O termo BRIC descreve a emergência de um sistema internacional bastante diferente do que foi o sistema bipolar da Guerra Fria. Mas ele se inscreve num discurso ideológico, que deliberadamente deixa na sombra as condições que cercam a ascensão das novas potências do “Sul”. A Alemanha unificada do século XIX e os Estados Unidos do início do século XX, mencionados sempre como antecessores históricos das atuais potências emergentes, estabeleceram economias baseadas na pujança dos mercados internos e na acumulação nacional de capitais.
Não é o caso dos BRIC.
As exportações industriais de alta tecnologia da China derivam, sobretudo, dos investimentos estrangeiros americanos, japoneses, europeus e asiáticos (Taiwan e Coréia do Sul, principalmente). Das exportações chinesas de máquinas industriais, 62% são realizadas por empresas de capital totalmente estrangeiro e 15%, de joint-ventures entre capitais estrangeiros e estatais.
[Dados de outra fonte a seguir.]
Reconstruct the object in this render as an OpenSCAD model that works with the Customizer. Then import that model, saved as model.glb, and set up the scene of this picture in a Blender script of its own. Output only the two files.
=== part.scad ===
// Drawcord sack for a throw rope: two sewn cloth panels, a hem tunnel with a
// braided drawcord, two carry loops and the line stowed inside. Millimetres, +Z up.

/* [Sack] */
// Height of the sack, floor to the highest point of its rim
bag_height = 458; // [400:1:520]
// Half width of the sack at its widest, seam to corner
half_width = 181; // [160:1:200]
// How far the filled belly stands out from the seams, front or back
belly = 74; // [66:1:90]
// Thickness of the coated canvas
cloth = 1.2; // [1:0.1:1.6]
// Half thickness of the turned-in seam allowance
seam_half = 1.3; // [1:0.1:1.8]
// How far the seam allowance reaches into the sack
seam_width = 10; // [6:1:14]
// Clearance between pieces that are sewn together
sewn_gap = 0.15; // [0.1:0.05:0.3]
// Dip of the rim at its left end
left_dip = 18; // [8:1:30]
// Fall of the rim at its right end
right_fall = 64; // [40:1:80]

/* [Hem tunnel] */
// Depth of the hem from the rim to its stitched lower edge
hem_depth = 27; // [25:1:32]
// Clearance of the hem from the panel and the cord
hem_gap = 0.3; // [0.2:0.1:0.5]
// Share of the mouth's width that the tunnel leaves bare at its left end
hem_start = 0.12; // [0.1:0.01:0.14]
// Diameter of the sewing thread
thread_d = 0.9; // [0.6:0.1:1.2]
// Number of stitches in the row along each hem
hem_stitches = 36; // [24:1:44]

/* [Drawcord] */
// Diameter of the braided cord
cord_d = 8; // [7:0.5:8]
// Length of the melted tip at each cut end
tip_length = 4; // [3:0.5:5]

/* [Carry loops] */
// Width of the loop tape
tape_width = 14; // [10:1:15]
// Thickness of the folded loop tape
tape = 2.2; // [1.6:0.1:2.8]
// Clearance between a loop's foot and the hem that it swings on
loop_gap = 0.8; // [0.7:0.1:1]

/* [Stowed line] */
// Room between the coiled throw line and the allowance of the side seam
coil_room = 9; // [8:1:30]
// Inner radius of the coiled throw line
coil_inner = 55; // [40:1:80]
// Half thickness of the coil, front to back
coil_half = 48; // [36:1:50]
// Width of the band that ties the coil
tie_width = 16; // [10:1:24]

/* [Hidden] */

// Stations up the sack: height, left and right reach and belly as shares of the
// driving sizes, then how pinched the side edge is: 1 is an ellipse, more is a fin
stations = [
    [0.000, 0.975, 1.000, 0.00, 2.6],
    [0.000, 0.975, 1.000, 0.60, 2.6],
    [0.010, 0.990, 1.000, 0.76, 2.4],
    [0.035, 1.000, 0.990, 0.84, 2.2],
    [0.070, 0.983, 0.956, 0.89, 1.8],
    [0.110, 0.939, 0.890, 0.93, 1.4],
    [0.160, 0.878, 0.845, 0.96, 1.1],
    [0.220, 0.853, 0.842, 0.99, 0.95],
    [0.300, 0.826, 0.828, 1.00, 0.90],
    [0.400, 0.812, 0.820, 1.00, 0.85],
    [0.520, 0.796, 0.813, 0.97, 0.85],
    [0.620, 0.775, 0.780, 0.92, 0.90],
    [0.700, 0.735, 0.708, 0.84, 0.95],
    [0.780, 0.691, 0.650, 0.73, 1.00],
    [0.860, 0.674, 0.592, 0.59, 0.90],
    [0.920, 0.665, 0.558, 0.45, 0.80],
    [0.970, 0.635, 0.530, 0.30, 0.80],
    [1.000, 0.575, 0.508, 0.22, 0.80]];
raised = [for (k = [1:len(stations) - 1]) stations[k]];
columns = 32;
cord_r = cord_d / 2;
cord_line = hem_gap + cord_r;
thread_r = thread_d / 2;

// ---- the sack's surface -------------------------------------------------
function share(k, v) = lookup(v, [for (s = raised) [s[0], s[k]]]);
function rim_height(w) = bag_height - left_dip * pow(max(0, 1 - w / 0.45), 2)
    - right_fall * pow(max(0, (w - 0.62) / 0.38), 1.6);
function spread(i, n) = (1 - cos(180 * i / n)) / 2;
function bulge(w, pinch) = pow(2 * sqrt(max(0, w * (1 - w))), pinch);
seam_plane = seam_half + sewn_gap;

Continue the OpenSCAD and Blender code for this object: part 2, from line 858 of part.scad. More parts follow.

Nas exportações de computadores e componentes, essas parcelas são de 75% e 15%, respectivamente. E, nas de equipamentos eletrônicos e de telecomunicações, de 43% e 28%.
A China é, antes de mais nada, uma plataforma exportadora da globalização. A Índia ocupa um lugar semelhante, mas no campo dos serviços. O Brasil e a Rússia conhecem processos, diferentes entre si, de perda de competitividade industrial e especialização nas exportações de produtos básicos.
É fácil exagerar o poder dos BRIC no sistema internacional. Entre os quatro, apenas a China, em função do seu poderio militar, da magnitude do mercado interno potencial e do conteúdo de suas exportações, emerge como potência global. Índia e Brasil continuam a figurar, essencialmente, como potências regionais. A Rússia, apesar do seu arsenal nuclear, consolida-se como periferia oriental da Europa e luta para preservar sua hegemonia no quadro estreito da Comunidade de Estados Independentes (CEI). Os BRIC são um termo sagaz, mas uma pobre explicação sobre o futuro do sistema internacional.